If you budget your days carefully, one week provides enough time to visit the major attractions of Paris, such as the Musée du Louvre (the world’s greatest art gallery), the Eiffel Tower, and Notre-Dame. After two days in Paris, head for the former royal stamping grounds of Versailles, followed by Normandy (an easy commute from Paris), visiting such highlights as the D-day beaches, the cathedral city of Rouen (where Joan of Arc was burned at the stake), the tapestry of Bayeux, and the incredible monastery of Mont-St-Michel.

Days 1 & 2: Arrive in Paris

Take a flight that arrives in Paris as early as possible on Day 1. Check into your hotel and hit the nearest cafe for a pick-me-up café au lait and a croissant. Since you are probably still groggy with jet lag, limit intellectual activity and head to the Eiffel Tower for a literal overview of the city. After coming back to Earth, take the RER Line C to place St-Michel and find lunch in the Latin Quarter (avoiding tourist-trap eateries around rue de la Huchette). If jet lag is a problem, now is the time to return to the hotel and take a nap. Continue, refreshed, to the Ile de la Cité and marvel at the stained glass of the Ste-Chapelle. Now take a break from cultural icons and enjoy some shopping or sit in a cafe and enjoy the sunset in the trendy—and beautiful—Marais neighborhood, before scouting out a restaurant for dinner (if you have the wherewithal you can visit one of the many small-ish museums in this area). Walk off your meal with a romantic stroll along the quays of the Seine and enjoy the magical nighttime lighting of the iconic monuments along the river’s banks.

On Day 2, get an early start and head for the Louvre. Spend at least a couple hours soaking in its many artistic wonders (and don’t forget to see the Mona Lisa). Recover with a stroll and a sit in the Tuileries Garden, and perhaps a picnic. Continue strolling to the place de la Concorde and admire the Egyptian obelisk, then peer down the Champs-Elysées and see the Arc de Triomphe in the distance. End the day poking around the delightful St-Germain neighborhood, where you can visit a church (St-Germain-des-Près or St-Sulpice), check out famous cafes (Les Deux Magots, Café de Flore), or shop until you drop. Enjoy one of the many nearby restaurants and then scope out Parisian nightlife.

Day 3: A day trip to Versailles

Bid adieu to Paris and take the RER Line C to the Versailles/Rive Gauche station. You can spend a full day at Versailles and see the château, meander in the gardens, and visit Marie Antoinette’s domain. Or else just go for the palace highlights, which should take around 3 hr. and, includes the Grands and Petits Appartements, the glittering Hall of Mirrors, the Opéra Royal, the Royal Chapel, and the gardens.

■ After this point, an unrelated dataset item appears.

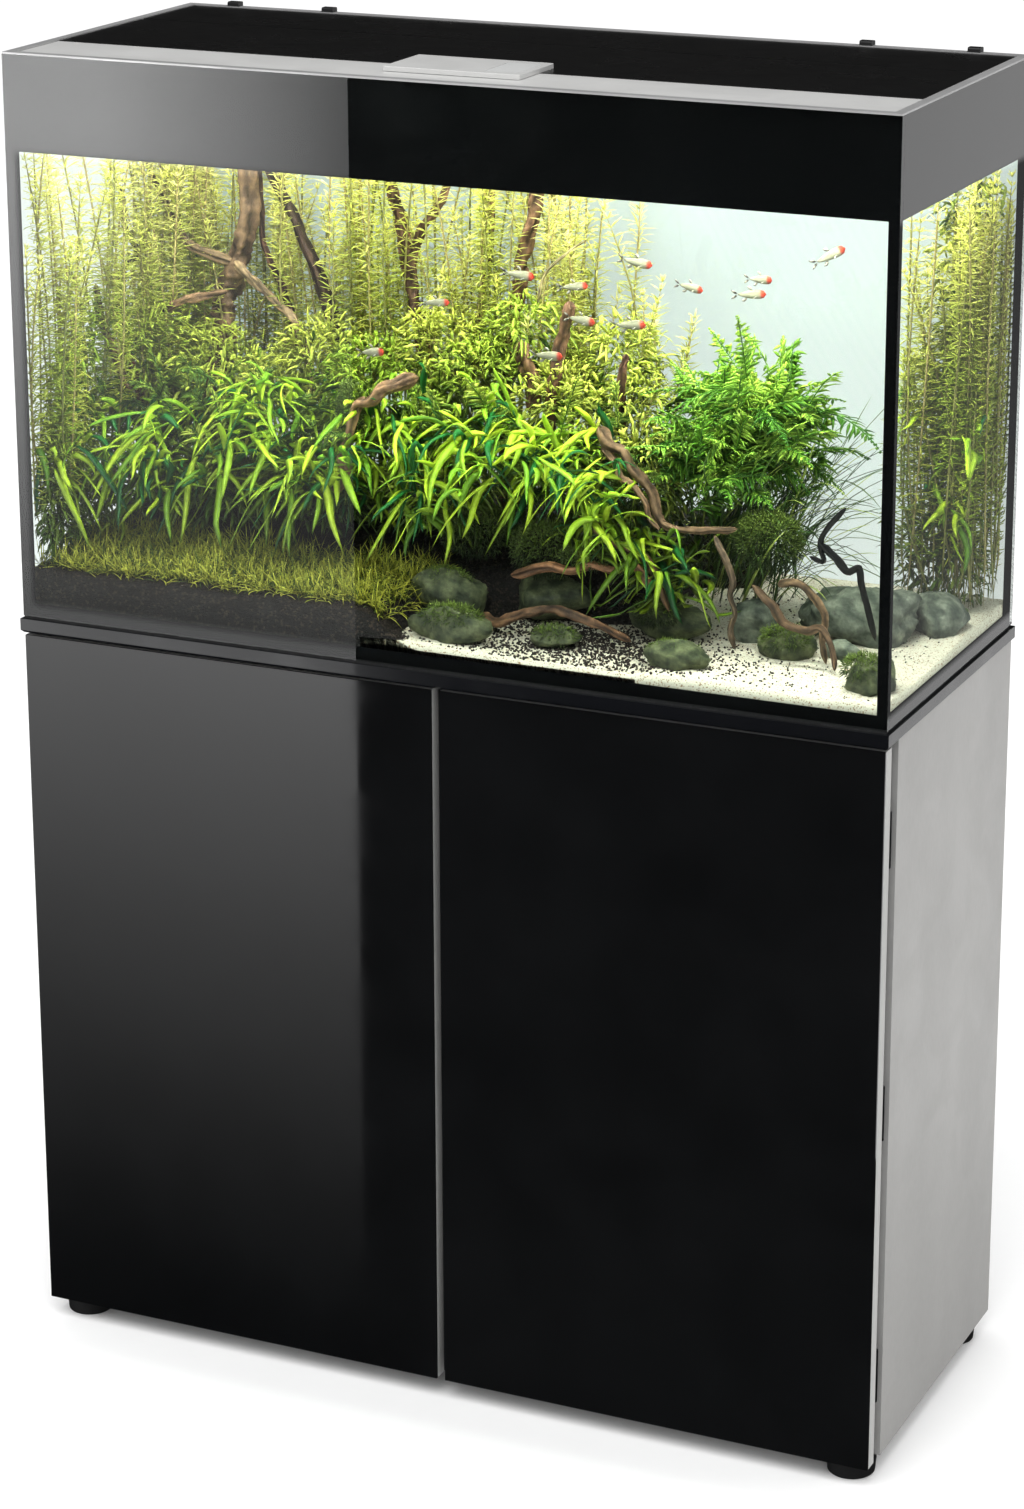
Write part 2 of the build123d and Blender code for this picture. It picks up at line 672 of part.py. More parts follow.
def make_beds():
    """Planting soil that rises towards the back, and sand at the front right."""
    with BuildPart() as soil:
        with BuildSketch(Plane.YZ.offset(-BED_X)) as section:
            with BuildLine():
                Polyline(
                    (-BED_Y, FLOOR_Z),
                    (BED_Y, FLOOR_Z),
                    (BED_Y, SOIL_BACK_TOP),
                    (-BED_Y, SOIL_FRONT_TOP),
                    close=True,
                )
            make_face()
        extrude(section.sketch, amount=SAND_BACK_X + BED_X)
        cut_z = (FLOOR_Z, SOIL_BACK_TOP)
        slab((SAND_FRONT_X, SAND_BACK_X), (-BED_Y, SAND_STEP_Y), cut_z, Mode.SUBTRACT)
    keep(soil, "soil_bed")
    with BuildPart() as sand:
        slab((SAND_FRONT_X, BED_X), (-BED_Y, SAND_STEP_Y), (FLOOR_Z, SAND_TOP))
        slab((SAND_BACK_X, BED_X), (SAND_STEP_Y, BED_Y), (FLOOR_Z, SAND_TOP))
    keep(sand, "sand_bed")


def make_stones():
    """Loose stones lying on the sand."""
    with BuildPart() as group:
        for centre, half_axes, height in STONES:
            mound(centre, half_axes, SAND_TOP, height)
    keep(group, "stones")


def make_driftwood():
    """Upright trunks behind the ferns and roots that reach over the sand."""
    with BuildPart() as wood:
        for start, end, start_radius, end_radius in BRANCHES:
            taper_rod(start, end, start_radius, end_radius)
    keep(wood, "driftwood")


def soil_top(y):
    """Height of the soil's sloping top at a given depth."""
    return SOIL_FRONT_TOP + (SOIL_BACK_TOP - SOIL_FRONT_TOP) * (y + BED_Y) / (2 * BED_Y)


def make_plants():
    """Simple solids with the outer shape of each group of plants."""
    with BuildPart() as stems:
        profile_prism(STEM_OUTLINE, STEM_Y)
    keep(stems, "stem_plants")
    with BuildPart() as ferns:
        profile_prism(FERN_OUTLINE, FERN_Y)
        mound(*FERN_BUSH)
    keep(ferns, "fern_plants")
    with BuildPart() as grass:
        mound(*GRASS_CLUMP)
    keep(grass, "grass_plants")
    make_panel("corner_plants", CORNER_X, CORNER_Y, CORNER_Z)
    with BuildPart() as carpet:
        low_y, high_y = CARPET_Y
        low_z = soil_top(low_y) + CARPET_GAP
        high_z = soil_top(high_y) + CARPET_GAP
        with BuildSketch(Plane.YZ.offset(-PLANT_X)) as section:
            with BuildLine():
                Polyline(
                    (low_y, low_z),
                    (high_y, high_z),
                    (high_y, high_z + CARPET_BLADE),
                    (low_y, low_z + CARPET_BLADE),
                    close=True,
                )
            make_face()
        extrude(section.sketch, amount=PLANT_X + CARPET_END_X)
    keep(carpet, "carpet_plants")


def main():
    """Makes every sub-part and writes it to its own file."""
    os.makedirs("parts", exist_ok=True)
    make_carcass()
    make_top_board()
    make_face_frame()
    make_shelf()
    make_feet()
    make_hinges()
    make_doors()
    make_latches()
    make_glass()
    make_borders()
    make_seams()
    make_cover_rails()
    make_light_bar()
    make_lid()
    make_handle()
    make_rear_clips()
    make_beds()
    make_stones()
    make_driftwood()
    make_plants()


main()
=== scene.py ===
"""Looks of the planted aquarium on its two-door stand: finishes, planting, stones, wood, fish and stage."""

import math

import bpy
import numpy as np
from mathutils import Matrix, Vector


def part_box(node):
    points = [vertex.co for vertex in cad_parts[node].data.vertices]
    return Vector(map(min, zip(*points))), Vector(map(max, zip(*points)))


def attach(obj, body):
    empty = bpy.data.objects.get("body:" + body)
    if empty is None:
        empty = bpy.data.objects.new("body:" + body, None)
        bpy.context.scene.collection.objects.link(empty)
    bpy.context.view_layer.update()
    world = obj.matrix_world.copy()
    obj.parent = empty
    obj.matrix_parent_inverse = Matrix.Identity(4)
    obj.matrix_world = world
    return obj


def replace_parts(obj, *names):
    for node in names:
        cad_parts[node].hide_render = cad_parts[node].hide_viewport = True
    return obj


bl_info = {
    "name": "Planted Aquarium on Stand",
    "version": (1, 0, 0),
    "blender": (4, 5, 0),
    "location": "View3D > Sidebar > Aquarium",
    "description": "Builds the finishes, planting, stones, wood and fish of an aquarium on its stand",
    "category": "Add Mesh",
}

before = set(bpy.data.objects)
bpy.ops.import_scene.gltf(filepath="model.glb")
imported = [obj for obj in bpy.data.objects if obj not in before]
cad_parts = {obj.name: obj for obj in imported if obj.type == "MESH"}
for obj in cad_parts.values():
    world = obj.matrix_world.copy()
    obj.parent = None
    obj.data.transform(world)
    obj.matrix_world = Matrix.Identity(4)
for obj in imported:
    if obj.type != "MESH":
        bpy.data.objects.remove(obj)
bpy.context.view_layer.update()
NODES = (
    "soil_bed sand_bed stem_plants fern_plants grass_plants corner_plants carpet_plants back_glass light_bar led_tubes"
)
BOXES = {name: np.array(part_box(name)) for name in NODES.split()}
TANK_LOW = BOXES["soil_bed"][0]
TANK_HIGH = np.array([-TANK_LOW[0], -TANK_LOW[1], BOXES["back_glass"][1][2]])
FRONT_LIMIT, BACK_LIMIT = -0.188, 0.186
STEM_TOP = 1.392
STEM_FOOT = 0.925
SOIL_BOTTOM, SAND_BOTTOM = 0.8541, 0.8543
WATER_BOTTOM, WATER_LEVEL = 1.3945, 1.3965
LAMP_HEIGHT = 1.424
WARM_LIGHT, SOFT_WARM_LIGHT, COOL_WARM_LIGHT = (1.0, 0.98, 0.93), (1.0, 0.99, 0.95), (1.0, 0.99, 0.97)
UP = np.array([0.0, 0.0, 1.0])


# ---------------------------------------------------------------- colour and number helpers


def screen(red, green, blue):
    """A screen colour from 0 to 255 as linear light: the sRGB curve undone channel by channel."""
    value = np.array([red, green, blue], float) / 255
    linear = np.where(value <= 0.04045, value / 12.92, ((value + 0.055) / 1.055) ** 2.4)
    return tuple(float(x) for x in linear)


def unit(vectors):
    """Each vector divided by its length."""
    return vectors / np.maximum(np.linalg.norm(vectors, axis=-1, keepdims=True), 1e-9)


def ease(value, low, high):
    """A smooth step: 0 below low, 1 above high, and three t squared minus two t cubed between."""
    t = np.clip((value - low) / (high - low), 0, 1)
    return t * t * (3 - 2 * t)


def ripple(points, wavelength, seed, octaves=3):
    """A smooth noise: the mean of six sine waves in random directions, plus finer copies at half the height."""
    rng = np.random.default_rng(seed)
    total = np.zeros(points.shape[:-1])
    for octave in range(octaves):
        waves = unit(rng.normal(size=(6, 3))) * (2 * math.pi * 2**octave / wavelength)
        phase = rng.uniform(0, 2 * math.pi, 6)
        total += np.sin(points @ waves.T + phase).mean(-1) * 1.8 / 2**octave
    return total


def heading(angle):
    """Level unit vectors at the given angles from +X: cosine, sine and zero."""
    return np.stack([np.cos(angle), np.sin(angle), 0 * angle], -1)


def sideways(angle):
    """Level unit vectors a quarter turn to the left of the heading."""
    return np.stack([-np.sin(angle), np.cos(angle), 0 * angle], -1)


def level_points(x, y):
    """Points at x, y and height zero."""
    return np.stack([x, y, 0 * x], -1)


def keep_inside(points, across=None, deep=None):
    """Points with x held between the two ends of across, and y between those of deep, in place."""
    for axis, ends in enumerate((across, deep)):
        if ends:
            points[..., axis] = np.clip(points[..., axis], *ends)
    return points


def blend_tints(first, second, share):
    """Two tints mixed by a share for each row."""
    return np.array(first) * (1 - share[..., None]) + np.array(second) * share[..., None]


# ---------------------------------------------------------------- mesh helpers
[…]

Day 4: Normandy’s capital of Rouen

Take an early train to Rouen and check in to one of the city’s great hotels. Spend at least 2 hr. exploring the city’s ancient core, especially its Cathédrale Notre-Dame, immortalized in paintings by Monet. Stand at the place du Vieux-Marché, where Joan of Arc was executed for heresy in 1431, and visit the Eglise St-Maclou, a 1432 church in the Flamboyant Gothic style. After lunch, rent a car for the rest of your trip and drive to Giverny—it’s only 60km (37 miles) southeast of Rouen. At Giverny, visit the Claude Monet Foundation, returning to your hotel in Rouen for the night.

Day 5: Bayeux & Caen

Even after a leisurely breakfast, you can easily be in the city of Caen by late morning, with plenty of time to visit Abbaye aux Hommes, founded by William the Conqueror. After a hearty Norman lunch in Caen, continue west to the city of Bayeux to view the celebrated Musée de la Tapisserie de Bayeux. Stay overnight in Bayeux.

Day 6: the D-Day beaches

Reserve this day for exploring the D-day beaches where Allied forces launched “the Longest Day,” the mammoth invasion of Normandy in June, 1944 that signaled the beginning of the end of Hitler’s Third Reich.

Your voyage of discovery can begin at the seaside resort of Arromanches-les-Bains, where you can visit the Musée du Débarquement before heading to Omaha Beach, the moving Normandy American Visitor Center, and the Overlord Museum, with an easy roadside lunch en route. 

That evening, drive to Mont-St-Michel (less than 2 hr. away) and overnight in the pedestrianized village on “the Rock,” giving you plenty of time for an early-morning—and relatively tourist-free—visit to this popular UNESCO-protected attraction. 

Day 7: Mont-St-Michel

Allow around 3 hr. to explore Mont-St-Michel. Taking an English-language tour is one of the best ways to enjoy its great abbey, founded in 966. After lunch, return your car to Rouen, where you’ll find frequent train service back to Paris and your flight home the following day.

Note: This information was accurate when it was published, but can change without notice. Please be sure to confirm all rates and details directly with the companies in question before planning your trip.